While a price hike is the first instinct to combat rising food costs, Robert Maynard, co-founder and CEO of Toast Café, an upscale breakfast and lunch eatery, says increasing menu prices should be a last resort. With four units in North Carolina and South Carolina, Toast Café orders a volume that allows it to negotiate with suppliers on food prices, Maynard says.

“If your food is going up 1 percent, you really should try to find that 1 percent somewhere else,” he says. “There are other ways to fight against the rising [food] prices.”

Maynard works diligently to manage all costs—wages, overtime, utilities, and paper supplies—along with the costs of food. That requires hands-on leadership.

For instance, Maynard suggests putting clear plastic bags in the kitchen trashcans to track food waste. “Go through it every day. Ask questions,” he advises. “If you find a decent piece of avocado, ask what happened.”

Aside from rising prices of produce, meats, and dairy, he says restaurants have a slew of other financial concerns moving forward. “You’ve got to worry about unionization and franchising. You’ve got to worry about the Affordable Care Act, [and] not just the cost of it, but the cost of explaining it to people. And wages. There’s more to it than food costs. You can never close your eyes on any of these issues.”


Supply Chain Scrutiny

Jeff Karrenbauer, president and a founding director of Insight Inc., a supply chain consulting firm, says restaurants should keep a closer watch on the mechanics of their supply chains. He recommends all operators complete a risk management assessment, tracing products and ingredients to their originating source.

“Do you have only one source for a critical material for which your restaurant is well-known?” Karrenbaeur asks. “Are you vulnerable because some ingredients are coming from unstable parts of the world?”

Of course, not every restaurateur has the same control over supply procurement and pricing. A chef who shops at the farmers’ market daily has little choice, and mom and pop operators are often at the mercy of their local suppliers. But even independent operators should investigate other local supply choices.

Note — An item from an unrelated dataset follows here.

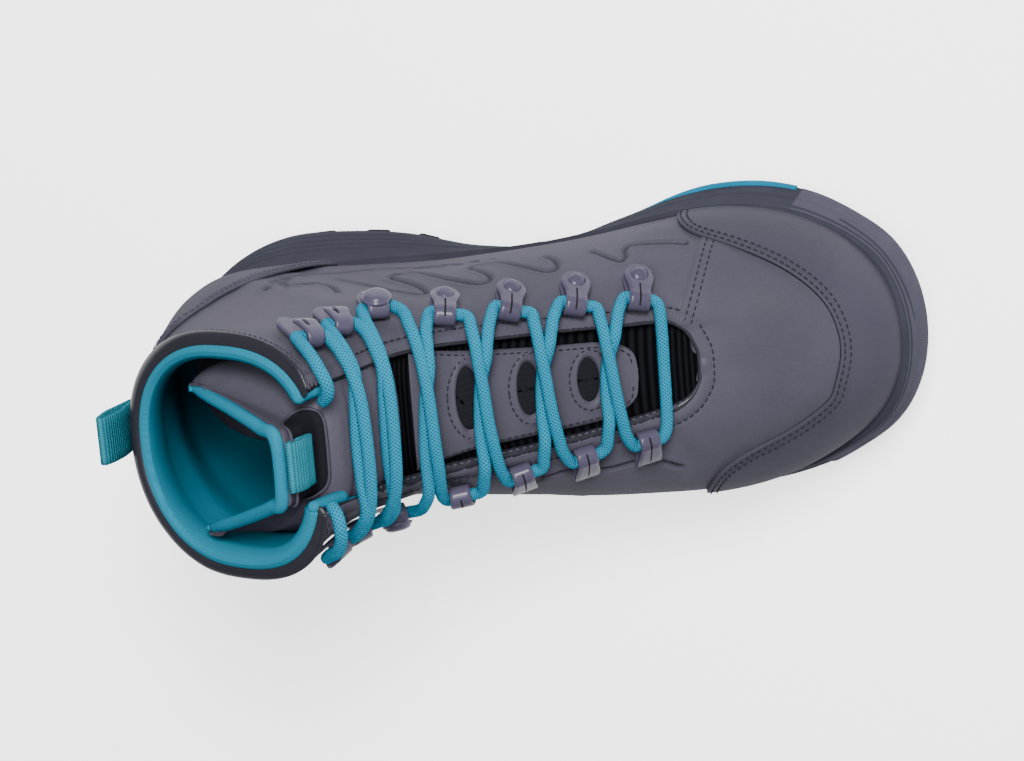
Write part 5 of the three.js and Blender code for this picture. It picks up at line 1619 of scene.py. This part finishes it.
def lace_place(number, side, distance):
    # station and angle at a distance from a fitting, measured along the boot
    station, angle = FITTINGS[number][0], FITTINGS[number][1 if side > 0 else 2]
    size = np.linalg.norm(form(station + 0.1, angle) - form(station, angle)) * 10
    return station + distance / size, angle


def crossing(number, side, high):
    # a strand from one fitting to the next one on the other side
    s0, a0 = lace_place(number, side, 7.0)
    s1, a1 = lace_place(number + 1, -side, -7.0)
    f = np.array([0.1, 0.2, 0.3, 0.4, 0.5, 0.6, 0.7, 0.8, 0.9])
    arch = smooth((0.5 - np.abs(f - 0.5) - 0.27) / 0.2)
    middle = MIDDLE_HIGH if high else MIDDLE_LOW
    up = LACE_UP + 0.6
    height = up + EDGE_LIFT * np.sin(math.pi * f) + (middle - up - EDGE_LIFT) * arch
    turn = 0.6 * f + 0.4 * smooth(f)
    return list(form_at(s0 + (s1 - s0) * f, a0 + (a1 - a0) * turn, height))


def half_lace(first):
    line, side = [], first
    for number in range(7):
        line += through(number, side)
        if number < 6:
            from_inside = side > 0
            line += crossing(number, side, high=from_inside == (number == TOP_ON_INSIDE))
        side = -side
    return line


def build_lace():
    s0, a0 = lace_place(0, 1, -7.0)
    s1, a1 = lace_place(0, -1, -7.0)
    f = np.array([0.1, 0.3, 0.5, 0.7, 0.9])
    height = LACE_UP + 0.6 + (MIDDLE_LOW - LACE_UP - 0.6) * np.sin(math.pi * f) ** 2
    bar = list(form_at(s1 + (s0 - s1) * f - 0.12 * np.sin(math.pi * f), a1 + (a0 - a1) * f, height))
    line = curve_through(half_lace(-1)[::-1] + bar + half_lace(1), 1.0)
    crossings = [f"lace_cross_{k}" for k in range(1, 7)]
    cord_piece("lace", line, LACE_HALF, 14, lace_cord, "lace", "lace_bar", *crossings)


# Each end from its top hook to the collar: station, angle, height over the form.
LACE_ENDS = {1: [[17.0, 46, 5.2], [17.35, 40, 6.6], [17.6, 34, 7.4], [17.55, 27.5, 7.0], [17.25, 22.5, 4.6],
                 [16.9, 19.5, 0.6]],
             -1: [[16.9, -43, 5.2], [17.25, -37, 6.6], [17.6, -30, 7.2], [17.8, -24, 6.4], [17.65, -19, 4.0],
                  [17.3, -16.5, 0.8]]}


def build_lace_ends():
    for side, word in ((1, "medial"), (-1, "lateral")):
        rows = np.array(LACE_ENDS[side])
        way = through(6, side)
        first = way[-1] + (way[-1] - way[-2]) * 0.18
        line = curve_through([first] + list(form_at(rows[:, 0], rows[:, 1], rows[:, 2])), 1.0)
        piece = cord_piece(f"lace_tail_{word}", line, LACE_HALF, 14, lace_cord, "lace", f"lace_end_{word}")


for step in (build_facings, build_front_piping, build_collar_edge, build_upper_stitches, build_pull_loops,
             build_fittings, build_lace, build_lace_ends):
    step()
for colour, finish in (("grey", thread_grey), ("dark", thread_dark)):
    on_boot(STITCHES[colour].piece(f"stitches_{colour}", finish, joined=False), "upper_synthetic")


# Floor and light.
def add_floor():
    bpy.ops.object.select_all(action="DESELECT")
    bpy.ops.mesh.primitive_plane_add(size=6, location=(0, 0, 0))
    floor = bpy.context.object
    floor.name = "floor"
    paint = Finish("floor_paint", (0.92, 0.92, 0.92), 0.7, specular_ior_level=0.2)
    paint.set("Emission Color", (1.0, 1.0, 1.0, 1.0))
    paint.set("Emission Strength", 1.5)
    floor.data.materials.append(paint.material)


def add_light(name, spot, aim, size, power):
    light = bpy.data.lights.new(name, "AREA")
    light.shape = "DISK"
    light.size = size
    light.energy = power
    lamp = bpy.data.objects.new(name, light)
    bpy.context.collection.objects.link(lamp)
    lamp.location = spot
    lamp.rotation_euler = (Vector(aim) - Vector(spot)).to_track_quat("-Z", "Y").to_euler()


add_floor()
add_light("key", (0.35, 0.75, 1.45), (0, 0, 0.06), 0.6, 52)
add_light("above", (0.1, 0.2, 1.8), (0, 0, 0.06), 0.8, 26)
add_light("toe_side", (1.2, -0.3, 1.0), (0, 0, 0.06), 0.8, 3)
world = bpy.data.worlds.new("studio")
bpy.context.scene.world = world
world.use_nodes = True
world.node_tree.nodes["Background"].inputs[0].default_value = (0.95, 0.96, 1.0, 1)
world.node_tree.nodes["Background"].inputs[1].default_value = 0.16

Chains, on the other hand, have much more leverage and buying power at their fingertips. But with so much volume, Karrenbauer says they also carry more risk. A domestic weather disaster, international conflict, or global crop shortfall could cripple their entire network of supplies.

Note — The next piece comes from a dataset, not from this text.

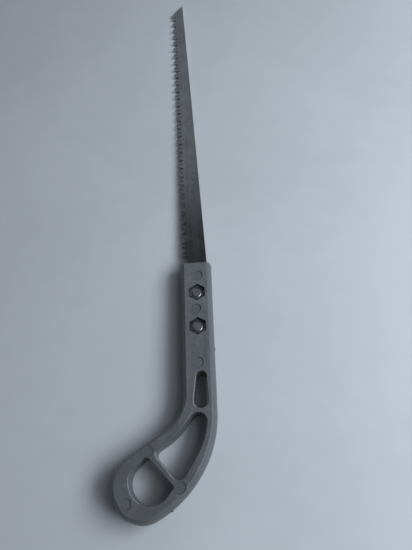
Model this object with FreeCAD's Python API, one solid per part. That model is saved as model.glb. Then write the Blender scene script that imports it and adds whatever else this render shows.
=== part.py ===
"""Keyhole saw: a tapered toothed blade bolted into a one-piece moulded handle with a hooked end.

Working frame of the design: X across the neck, +Y from the nose of the handle to the tip of the
blade, +Z up, the back of the handle on Z = 0. The finished pieces are moved together so that the
origin is the centre of the underside of the saw's box.
"""
import FreeCAD
import Part

import math
import os

Vec = FreeCAD.Vector

# ---------------------------------------------------------------- driving dimensions, mm
# Handle
handle_thickness = 14.0     # flat back to flat front
neck_face_width = 14.2      # flat face across the neck
side_crown = 2.85           # how far the crowned sides stand out at mid-thickness
neck_length = 70.0          # nose to where the layout of the hook begins
opening_edge_round = 0.5    # round on the rims of the openings
face_edge_round = 0.5       # round where the flat faces meet the crowned sides

# Blade
blade_reach = 254.0         # nose to tip
blade_thickness = 1.2
blade_width_nose = 16.3     # spine to tooth tips at the nose
blade_width_tip = 10.3      # spine to tooth tips where the tip bevel starts
tip_bevel_length = 12.8     # along the saw
spine_offset_nose = 7.2     # spine from the neck's centre line, at the nose
spine_offset_tip = -4.9     # and at the tip: the blade leans towards its teeth
tooth_pitch = 3.75
tooth_depth = 4.0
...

“We’re in deep trouble from California’s [drought], and we get an awful lot of food out of the valleys in California,” he says. Restaurants that source produce from that state, he says, should consider secondary sources and whether international sourcing could alleviate concerns.

Part of the reason to look at international options is because domestic commodity and meat prices are creeping upward. Peters says prices of beef, pork, and cheese are particularly daunting.

“Today, that’s where I put my finger on the pulse,” he says. “If you’ve got those things on your menu, you’ve got to go through a list of solutions.”

That could mean increasing menu prices, but Peters says operators can also implement other changes like re-engineering the menu, tweaking menu items, reducing portion sizes, or swapping out certain products.

He also encourages independent operators to constantly shop suppliers, as some will offer reduced-price items acquired on behalf of chain restaurants. A chain’s proprietary chicken strips can’t be sold to other restaurants, for example, but the grilled chicken can—if operators know how to ask for it.

When operators truly understand their food costs, Peters says, they’re better prepared to adapt menu items with supply chain fluctuations and even have the power to raise prices on top-selling items or implement portion-control systems down the line.